[START OF Source excerpt]

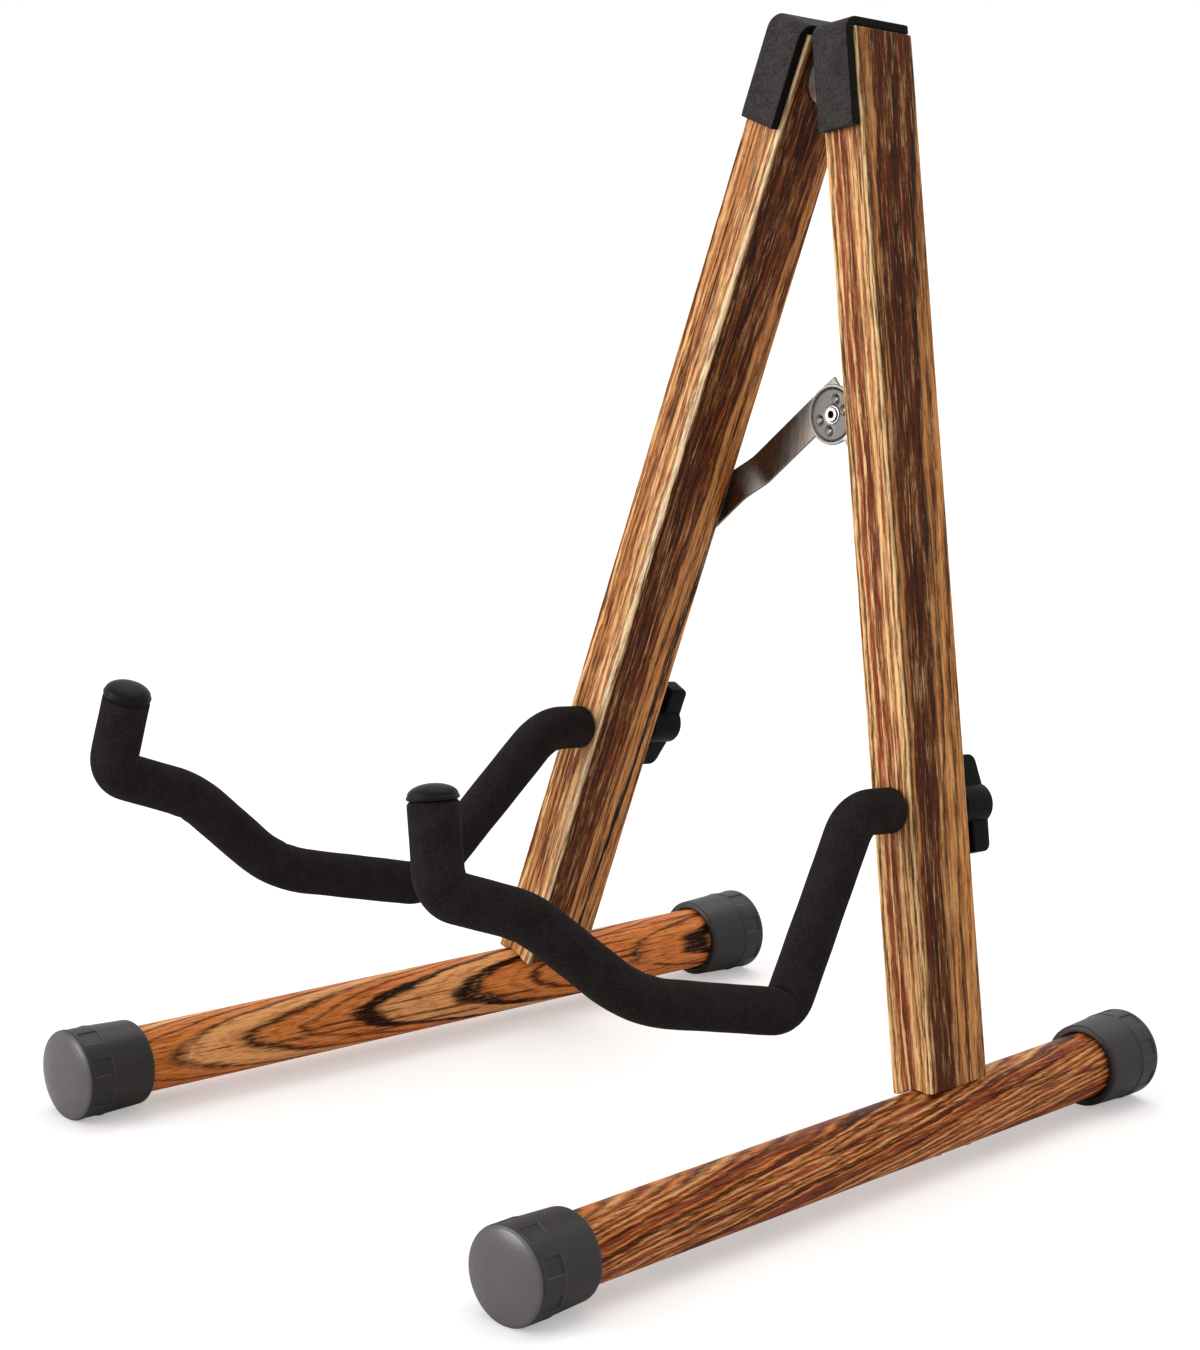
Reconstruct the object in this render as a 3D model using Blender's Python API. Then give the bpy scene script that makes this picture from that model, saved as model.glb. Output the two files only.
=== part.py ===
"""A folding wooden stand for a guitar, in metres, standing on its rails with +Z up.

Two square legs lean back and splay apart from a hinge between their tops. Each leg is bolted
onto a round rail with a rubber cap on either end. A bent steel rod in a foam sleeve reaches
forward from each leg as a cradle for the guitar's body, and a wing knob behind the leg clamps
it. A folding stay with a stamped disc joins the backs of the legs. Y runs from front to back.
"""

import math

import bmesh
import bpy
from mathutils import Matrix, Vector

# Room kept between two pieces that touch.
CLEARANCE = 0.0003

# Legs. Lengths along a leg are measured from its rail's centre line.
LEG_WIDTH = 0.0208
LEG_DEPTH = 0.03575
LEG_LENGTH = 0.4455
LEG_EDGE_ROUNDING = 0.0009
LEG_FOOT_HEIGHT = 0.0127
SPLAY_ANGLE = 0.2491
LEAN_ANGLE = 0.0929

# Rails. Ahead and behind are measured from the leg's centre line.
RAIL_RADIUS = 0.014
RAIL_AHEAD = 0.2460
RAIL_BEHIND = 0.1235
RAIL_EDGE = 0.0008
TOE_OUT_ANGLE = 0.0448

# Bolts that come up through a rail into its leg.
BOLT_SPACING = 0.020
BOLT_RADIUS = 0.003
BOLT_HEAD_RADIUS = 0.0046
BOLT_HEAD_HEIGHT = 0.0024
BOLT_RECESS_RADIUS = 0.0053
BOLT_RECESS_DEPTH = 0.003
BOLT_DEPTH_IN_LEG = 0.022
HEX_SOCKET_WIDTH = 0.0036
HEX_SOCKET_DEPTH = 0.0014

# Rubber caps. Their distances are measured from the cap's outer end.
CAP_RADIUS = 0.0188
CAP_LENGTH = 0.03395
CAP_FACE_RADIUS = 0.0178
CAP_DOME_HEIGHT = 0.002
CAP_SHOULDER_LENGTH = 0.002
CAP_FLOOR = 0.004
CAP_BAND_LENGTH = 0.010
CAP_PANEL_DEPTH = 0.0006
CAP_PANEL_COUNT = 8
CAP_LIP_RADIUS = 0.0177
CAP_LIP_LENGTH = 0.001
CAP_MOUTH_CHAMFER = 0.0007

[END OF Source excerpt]

### Directions for this task
Each line above is to be repeated exactly.

### Full response
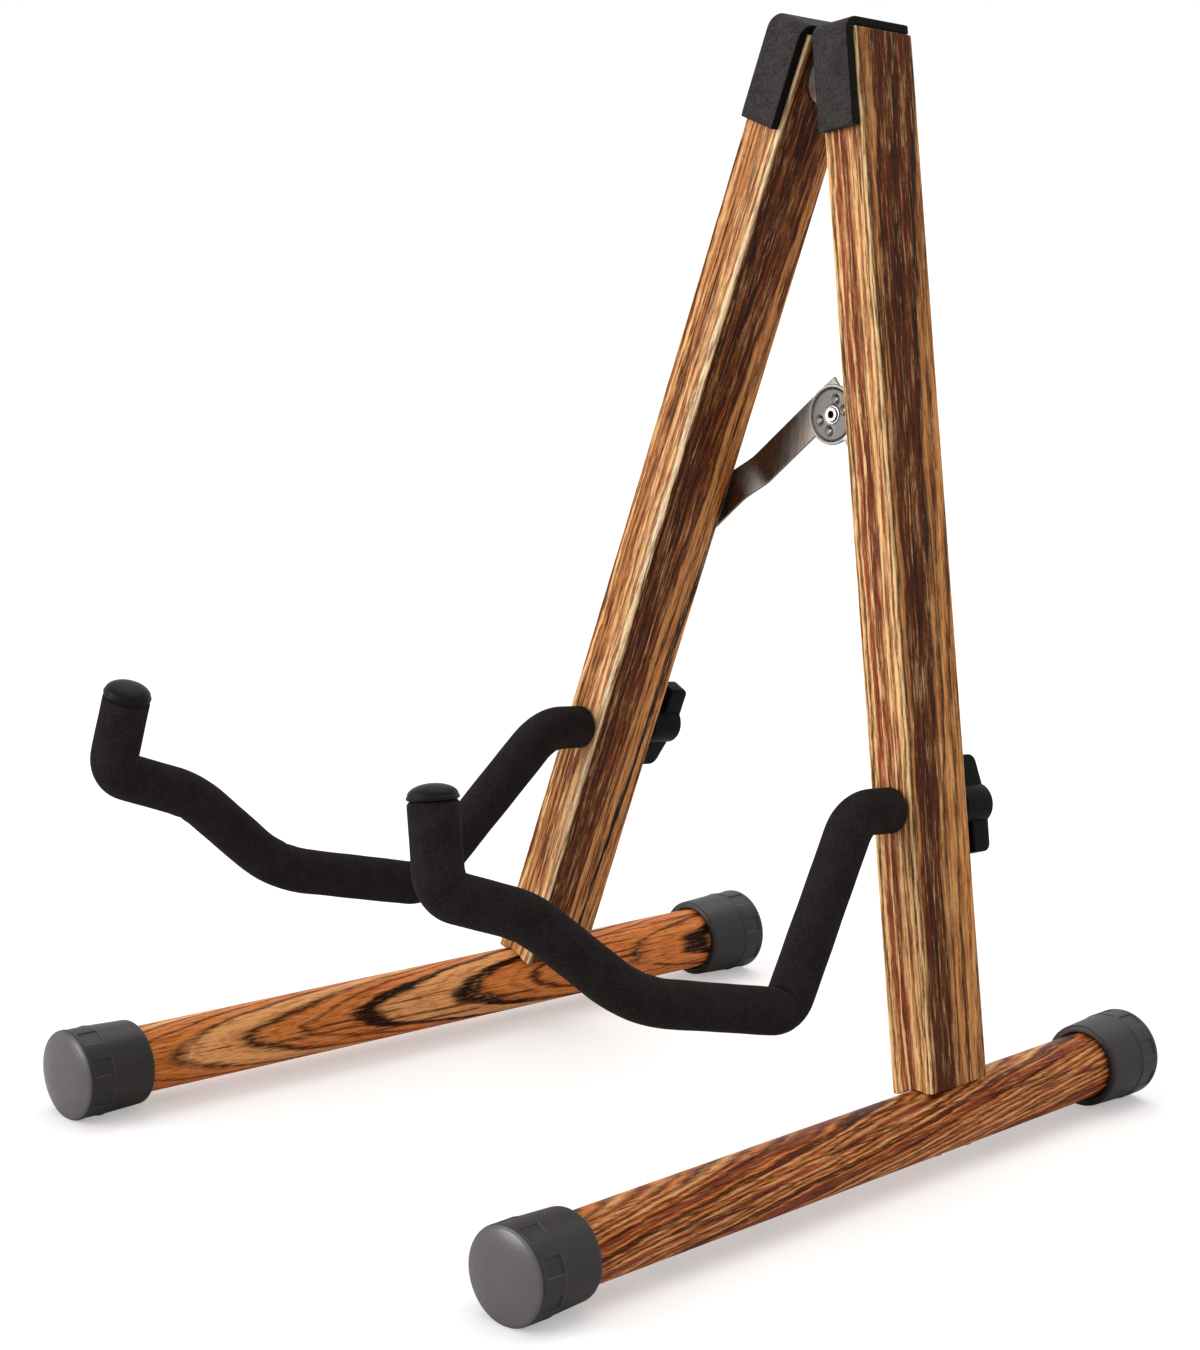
Reconstruct the object in this render as a 3D model using Blender's Python API. Then give the bpy scene script that makes this picture from that model, saved as model.glb. Output the two files only.
=== part.py ===
"""A folding wooden stand for a guitar, in metres, standing on its rails with +Z up.

Two square legs lean back and splay apart from a hinge between their tops. Each leg is bolted
onto a round rail with a rubber cap on either end. A bent steel rod in a foam sleeve reaches
forward from each leg as a cradle for the guitar's body, and a wing knob behind the leg clamps
it. A folding stay with a stamped disc joins the backs of the legs. Y runs from front to back.
"""

import math

import bmesh
import bpy
from mathutils import Matrix, Vector

# Room kept between two pieces that touch.
CLEARANCE = 0.0003

# Legs. Lengths along a leg are measured from its rail's centre line.
LEG_WIDTH = 0.0208
LEG_DEPTH = 0.03575
LEG_LENGTH = 0.4455
LEG_EDGE_ROUNDING = 0.0009
LEG_FOOT_HEIGHT = 0.0127
SPLAY_ANGLE = 0.2491
LEAN_ANGLE = 0.0929

# Rails. Ahead and behind are measured from the leg's centre line.
RAIL_RADIUS = 0.014
RAIL_AHEAD = 0.2460
RAIL_BEHIND = 0.1235
RAIL_EDGE = 0.0008
TOE_OUT_ANGLE = 0.0448

# Bolts that come up through a rail into its leg.
BOLT_SPACING = 0.020
BOLT_RADIUS = 0.003
BOLT_HEAD_RADIUS = 0.0046
BOLT_HEAD_HEIGHT = 0.0024
BOLT_RECESS_RADIUS = 0.0053
BOLT_RECESS_DEPTH = 0.003
BOLT_DEPTH_IN_LEG = 0.022
HEX_SOCKET_WIDTH = 0.0036
HEX_SOCKET_DEPTH = 0.0014

# Rubber caps. Their distances are measured from the cap's outer end.
CAP_RADIUS = 0.0188
CAP_LENGTH = 0.03395
CAP_FACE_RADIUS = 0.0178
CAP_DOME_HEIGHT = 0.002
CAP_SHOULDER_LENGTH = 0.002
CAP_FLOOR = 0.004
CAP_BAND_LENGTH = 0.010
CAP_PANEL_DEPTH = 0.0006
CAP_PANEL_COUNT = 8
CAP_LIP_RADIUS = 0.0177
CAP_LIP_LENGTH = 0.001
CAP_MOUTH_CHAMFER = 0.0007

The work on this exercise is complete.